Connection. What it means – and what a grace – to be human.
Spaces in between
What makes a fire burn
is space between the logs,
a breathing space.
Too much of a good thing,
too many logs
packed in too tight
can douse the flames
almost as surely
as a pail of water would.
So building fires
to the space in between,
as much as to the wood.
When we are able to build
in the same way
we have learned
to pile on the logs,
then we can come to see how
it is fuel, and absence of the fuel
together, that makes fire possible.
We only need to lay a log
lightly from time to time.
simply because the space is there,
in which the flame
that knows just how it wants to burn
can find its way.
Back from London by train last evening, having once again loved the buzz of the place, and the concert at the Royal Albert Hall, and the rugby crowds, and the good breakfast in the large shared dining room, the soaring architecture and the busyness … for a day or two.
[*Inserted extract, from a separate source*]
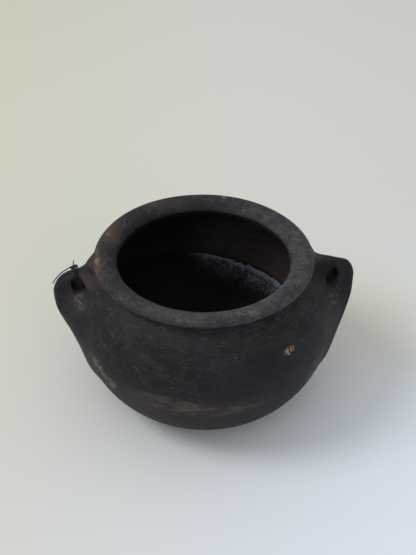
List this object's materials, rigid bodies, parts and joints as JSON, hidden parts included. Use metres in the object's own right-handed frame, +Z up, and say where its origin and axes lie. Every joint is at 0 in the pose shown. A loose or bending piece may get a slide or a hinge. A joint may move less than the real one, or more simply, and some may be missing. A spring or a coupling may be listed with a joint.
{
  "type": "ear-lugged olla",
  "caption": "Squat round-bottomed earthenware olla with a broad turned-out rim and a pierced ear lug on each side, one with a scrap of twine.",
  "frame": {"origin": "centre of the flat that the pot rests on", "axes": "+Z up out of the mouth, +X towards the right lug, +Y to the back"},
  "size_m": [0.1776, 0.152, 0.0965],
  "materials": {
    "clay": "burnished satin",
    "twine": "matt, worn fibre"
  },
  "bodies": {
    "root": {"lower_bowl": "clay", "belly_coil": "clay", "shoulder_coil": "clay", "neck_coil": "clay", "rim_coil": "clay", "left_lug": "clay", "right_lug": "clay", "twine": "twine", "twine_knot": "twine"}
  },
  "joints": []
}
We’ve harvested plenty of “fuel”. And now, curtains drawn across a cold and foggy night, kneeling before the stove at home to lay the logs and set the evening’s hearth, I am deeply thankful for the balancing space we enjoy in our lives; profoundly grateful for plenty of opportunity to “lay a log lightly”, allowing for space enough for “the flame that knows just how it wants to burn”.
I need to contemplate, to meditate, to pay attention to the Spirit’s flame, to the spaces in between.